Material
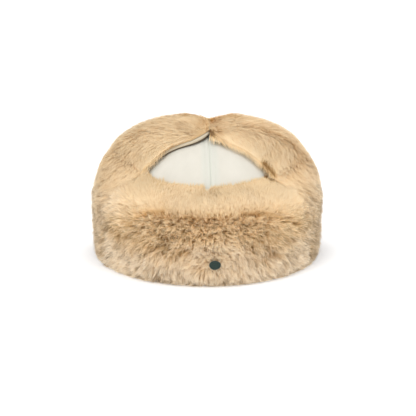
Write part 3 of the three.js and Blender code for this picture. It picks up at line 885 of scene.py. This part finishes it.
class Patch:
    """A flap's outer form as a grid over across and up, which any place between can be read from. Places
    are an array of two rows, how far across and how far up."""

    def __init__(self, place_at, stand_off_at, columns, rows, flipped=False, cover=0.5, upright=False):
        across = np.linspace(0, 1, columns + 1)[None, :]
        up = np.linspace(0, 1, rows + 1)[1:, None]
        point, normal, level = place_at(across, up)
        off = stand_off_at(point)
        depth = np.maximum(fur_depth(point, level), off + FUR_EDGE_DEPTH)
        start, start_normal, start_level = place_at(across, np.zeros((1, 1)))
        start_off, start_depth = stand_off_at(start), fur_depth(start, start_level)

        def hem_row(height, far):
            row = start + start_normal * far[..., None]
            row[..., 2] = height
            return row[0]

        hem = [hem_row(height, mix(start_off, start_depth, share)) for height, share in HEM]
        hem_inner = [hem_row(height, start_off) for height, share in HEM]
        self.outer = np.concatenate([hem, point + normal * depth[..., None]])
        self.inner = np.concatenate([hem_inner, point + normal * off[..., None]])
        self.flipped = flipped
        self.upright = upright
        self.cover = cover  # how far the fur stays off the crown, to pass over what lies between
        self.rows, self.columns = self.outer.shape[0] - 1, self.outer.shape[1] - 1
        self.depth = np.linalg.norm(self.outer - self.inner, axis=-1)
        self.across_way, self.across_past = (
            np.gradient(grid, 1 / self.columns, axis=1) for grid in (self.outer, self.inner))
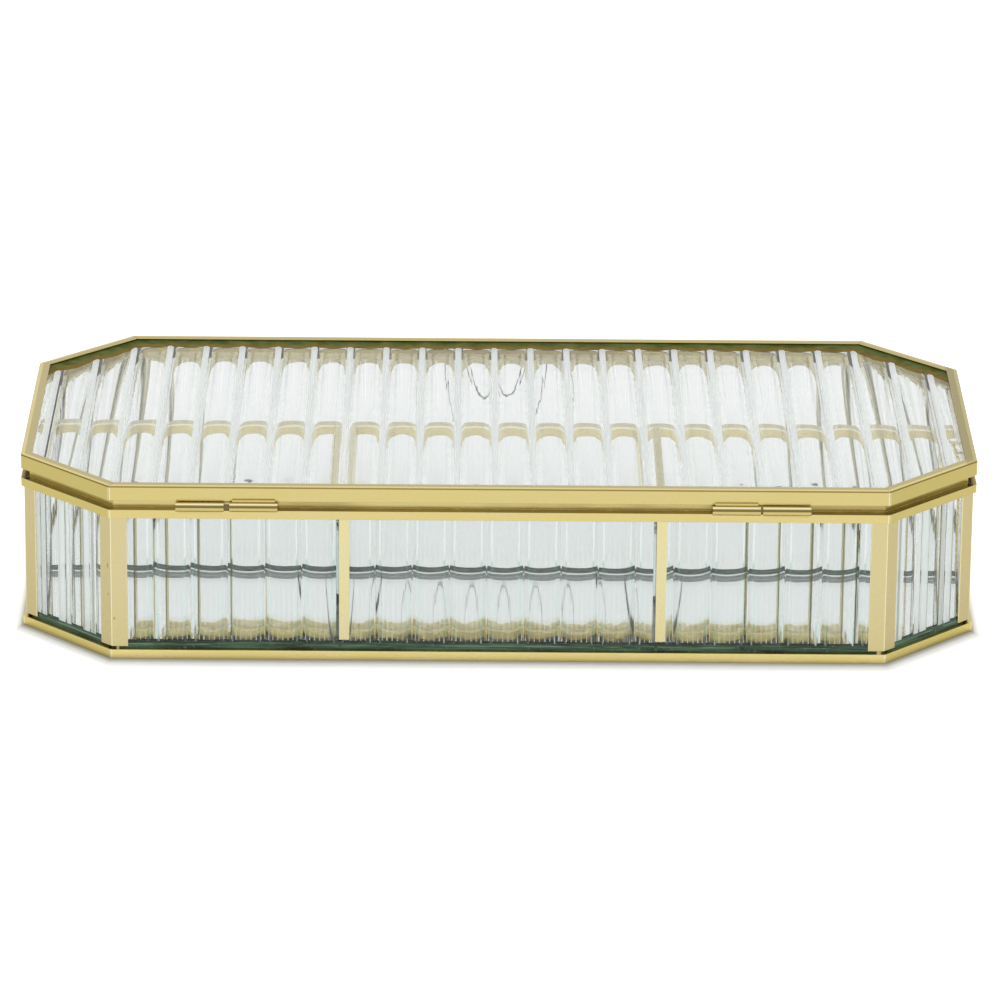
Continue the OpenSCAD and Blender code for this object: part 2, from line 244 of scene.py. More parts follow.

Written task
Your task is to repeat every entry exactly.

Answer to this task
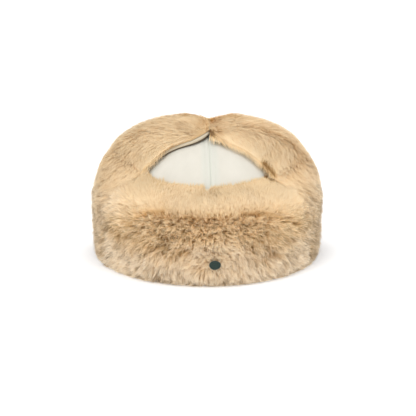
Write part 3 of the three.js and Blender code for this picture. It picks up at line 885 of scene.py. This part finishes it.
class Patch:
    """A flap's outer form as a grid over across and up, which any place between can be read from. Places
    are an array of two rows, how far across and how far up."""

    def __init__(self, place_at, stand_off_at, columns, rows, flipped=False, cover=0.5, upright=False):
        across = np.linspace(0, 1, columns + 1)[None, :]
        up = np.linspace(0, 1, rows + 1)[1:, None]
        point, normal, level = place_at(across, up)
        off = stand_off_at(point)
        depth = np.maximum(fur_depth(point, level), off + FUR_EDGE_DEPTH)
        start, start_normal, start_level = place_at(across, np.zeros((1, 1)))
        start_off, start_depth = stand_off_at(start), fur_depth(start, start_level)

        def hem_row(height, far):
            row = start + start_normal * far[..., None]
            row[..., 2] = height
            return row[0]

        hem = [hem_row(height, mix(start_off, start_depth, share)) for height, share in HEM]
        hem_inner = [hem_row(height, start_off) for height, share in HEM]
        self.outer = np.concatenate([hem, point + normal * depth[..., None]])
        self.inner = np.concatenate([hem_inner, point + normal * off[..., None]])
        self.flipped = flipped
        self.upright = upright
        self.cover = cover  # how far the fur stays off the crown, to pass over what lies between
        self.rows, self.columns = self.outer.shape[0] - 1, self.outer.shape[1] - 1
        self.depth = np.linalg.norm(self.outer - self.inner, axis=-1)
        self.across_way, self.across_past = (
            np.gradient(grid, 1 / self.columns, axis=1) for grid in (self.outer, self.inner))
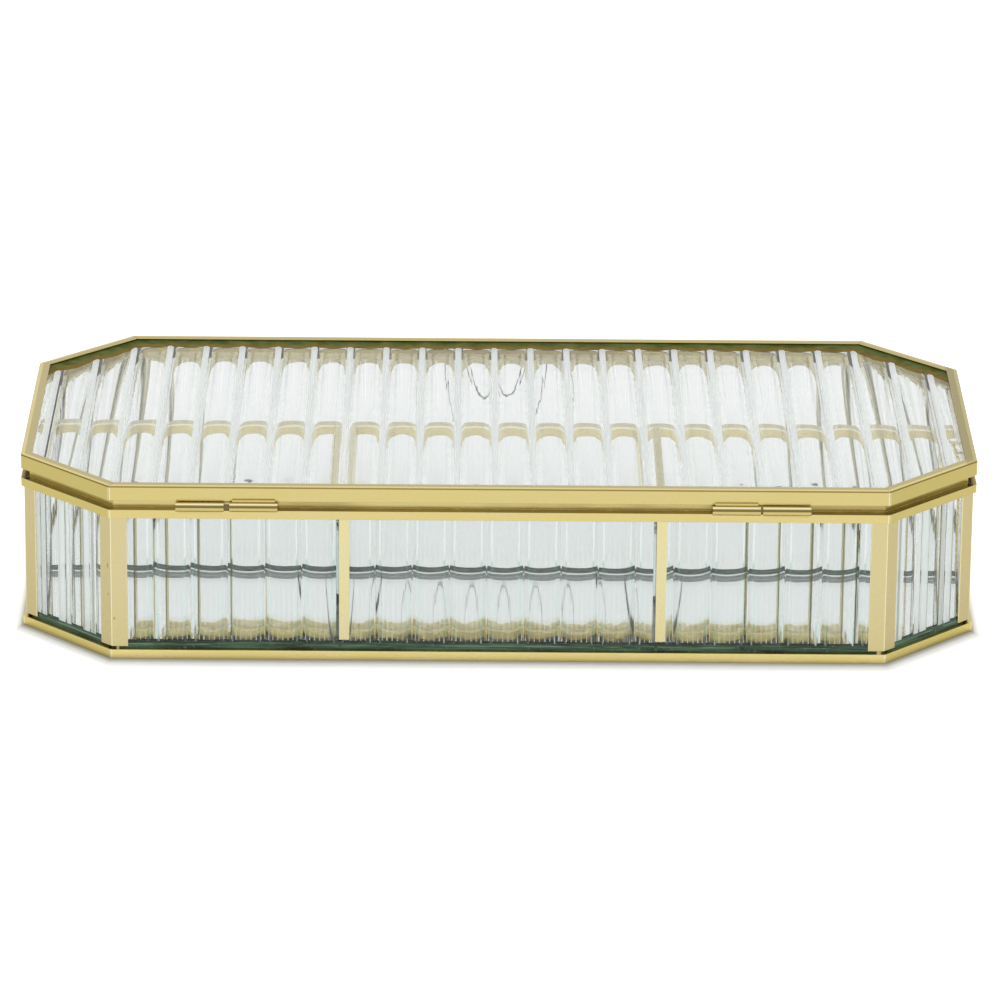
Continue the OpenSCAD and Blender code for this object: part 2, from line 244 of scene.py. More parts follow.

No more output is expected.